Convert mol of CO2, H2O, and N2 to mol of JUST C, H, and N. To do this you must multiply by the number of INITIAL moles. For example, there is 1 mol of H2O produced, but there is initially 2 mol of H. So, you would multiply .00965 by 2. You should then get .0155 mol C, .01931 mol H, and .007852 mol N.
Step 3.
Turn the mol of C,H, and N to grams. Then, subtract the total of the grams from the total burned - this will give you the grams of oxygen. To get grams, you will multiply the number of moles by its molar mass. You will get .186171 g C, .019466 g H, and .109983 g N. When added, you get .31562 total grams. Then, subtract that from .376. You will get .06038 g O.
Step 4.
Convert the grams of Oxygen to moles. You should divide the number of grams by its molar mass. You will get .003774 mol O.
Step 5.
To find the empirical formula, you will need to divide by the smallest number of MOLES. Don't use grams!! In this case, it is the moles of oxygen (.003774 mol O).

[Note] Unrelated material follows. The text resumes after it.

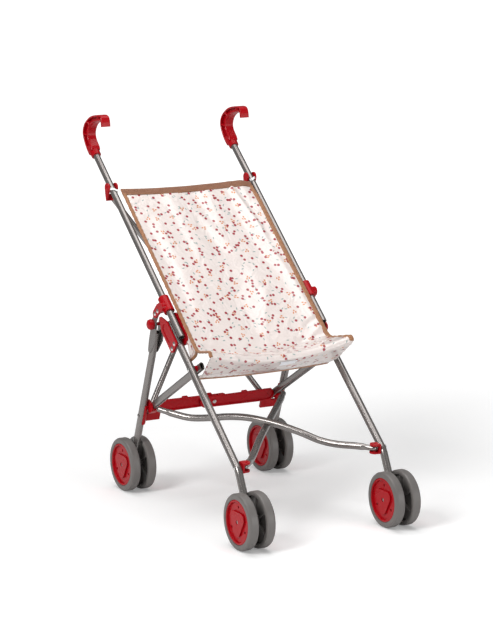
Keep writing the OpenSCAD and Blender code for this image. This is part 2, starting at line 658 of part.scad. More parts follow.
handle_tube(-1);  // left_handle_tube
handle_tube(1);  // right_handle_tube
grip(-1);  // left_grip
grip(1);  // right_grip
front_leg(-1);  // left_front_leg
front_leg(1);  // right_front_leg
front_foot(-1);  // left_front_foot
front_foot(1);  // right_front_foot
upper_clamp(-1);  // left_upper_clamp
upper_clamp(1);  // right_upper_clamp
hinge_outer_plate(-1);  // left_hinge_outer_plate
hinge_outer_plate(1);  // right_hinge_outer_plate
hinge_inner_plate(-1);  // left_hinge_inner_plate
hinge_inner_plate(1);  // right_hinge_inner_plate
link_plate(-1);  // left_link_plate
link_plate(1);  // right_link_plate
knob(-1);  // left_knob
knob(1);  // right_knob
frame_screws(-1);  // left_frame_screws
frame_screws(1);  // right_frame_screws
rear_leg(-1);  // left_rear_leg
rear_leg(1);  // right_rear_leg
rear_foot(-1);  // left_rear_foot
rear_foot(1);  // right_rear_foot
rear_bracket(-1);  // left_rear_bracket
rear_bracket(1);  // right_rear_bracket
lock_bar(-1);  // left_lock_bar
lock_bar(1);  // right_lock_bar
top_cap(-1);  // left_top_cap
top_cap(1);  // right_top_cap
rear_brace(-1);  // left_rear_brace
rear_brace(1);  // right_rear_brace
seat_rail(-1);  // left_seat_rail
seat_rail(1);  // right_seat_rail
rail_bush(-1);  // left_rail_bush
rail_bush(1);  // right_rail_bush
lower_brace(-1);  // left_lower_brace
lower_brace(1);  // right_lower_brace
elbow(-1);  // left_elbow
elbow(1);  // right_elbow
strap_loop(-1);  // left_strap_loop
strap_loop(1);  // right_strap_loop
seat_sling();
wheel_at(-1, front_hub, 1);  // front_left_outer_wheel
wheel_at(-1, front_hub, -1);  // front_left_inner_wheel
wheel_at(1, front_hub, 1);  // front_right_outer_wheel
wheel_at(1, front_hub, -1);  // front_right_inner_wheel
wheel_at(-1, rear_hub, 1);  // rear_left_outer_wheel
wheel_at(-1, rear_hub, -1);  // rear_left_inner_wheel
wheel_at(1, rear_hub, 1);  // rear_right_outer_wheel
wheel_at(1, rear_hub, -1);  // rear_right_inner_wheel
caps_at(-1, front_hub);  // front_left_hub_caps
caps_at(1, front_hub);  // front_right_hub_caps
caps_at(-1, rear_hub);  // rear_left_hub_caps
caps_at(1, rear_hub);  // rear_right_hub_caps
axle_at(-1, front_hub);  // front_left_axle
axle_at(1, front_hub);  // front_right_axle
axle_at(-1, rear_hub);  // rear_left_axle
axle_at(1, rear_hub);  // rear_right_axle
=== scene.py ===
import json
import math

import bpy
import numpy as np
from mathutils import Matrix


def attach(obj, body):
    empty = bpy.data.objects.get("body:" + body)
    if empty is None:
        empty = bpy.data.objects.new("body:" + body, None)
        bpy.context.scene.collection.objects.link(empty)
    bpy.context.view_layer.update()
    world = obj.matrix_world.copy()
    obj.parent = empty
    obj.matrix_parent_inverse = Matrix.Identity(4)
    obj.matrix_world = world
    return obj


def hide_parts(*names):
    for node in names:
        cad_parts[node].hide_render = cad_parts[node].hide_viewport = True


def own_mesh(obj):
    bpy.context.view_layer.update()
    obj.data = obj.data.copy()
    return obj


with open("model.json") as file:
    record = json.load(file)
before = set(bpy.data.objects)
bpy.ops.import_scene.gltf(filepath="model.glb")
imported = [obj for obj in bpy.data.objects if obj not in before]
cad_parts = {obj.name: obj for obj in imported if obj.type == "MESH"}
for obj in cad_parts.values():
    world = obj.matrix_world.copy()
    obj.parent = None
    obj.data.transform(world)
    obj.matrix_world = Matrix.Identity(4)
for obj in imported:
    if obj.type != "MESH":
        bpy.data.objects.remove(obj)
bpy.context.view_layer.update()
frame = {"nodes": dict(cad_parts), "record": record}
scene = bpy.context.scene


# node helpers: add() makes one shader node and fills its sockets by name or number
def nodeAdder(tree):
    def add(kind, values=None, **settings):
        node = tree.nodes.new(kind)
        for key, value in settings.items():
            setattr(node, key, value)
        for key, value in (values or {}).items():
            socket = node.inputs[key]
            if isinstance(value, bpy.types.NodeSocket):
                tree.links.new(value, socket)
            else:
                socket.default_value = value
        return node
    return add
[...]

When you divide and round, you will get 0=1, C=4, H=5, and N=2. Therefore, the empirical is C4H5N2O.
Step 6.
To find the molecular formula, you will need to find the total number of grams and compare it to the molar mass that they give you. If it is the same, then the empirical formula IS the molecular formula. That is unfortunately not the case here. The molar mass of the empirical, C4H5N2O, is 97.0834 g. Divide the molar mass that they give you by that number and you will get 1.99 AKA 2. Multiply the empirical formula by 2: C8H10N4O2 - that is the molecular formula.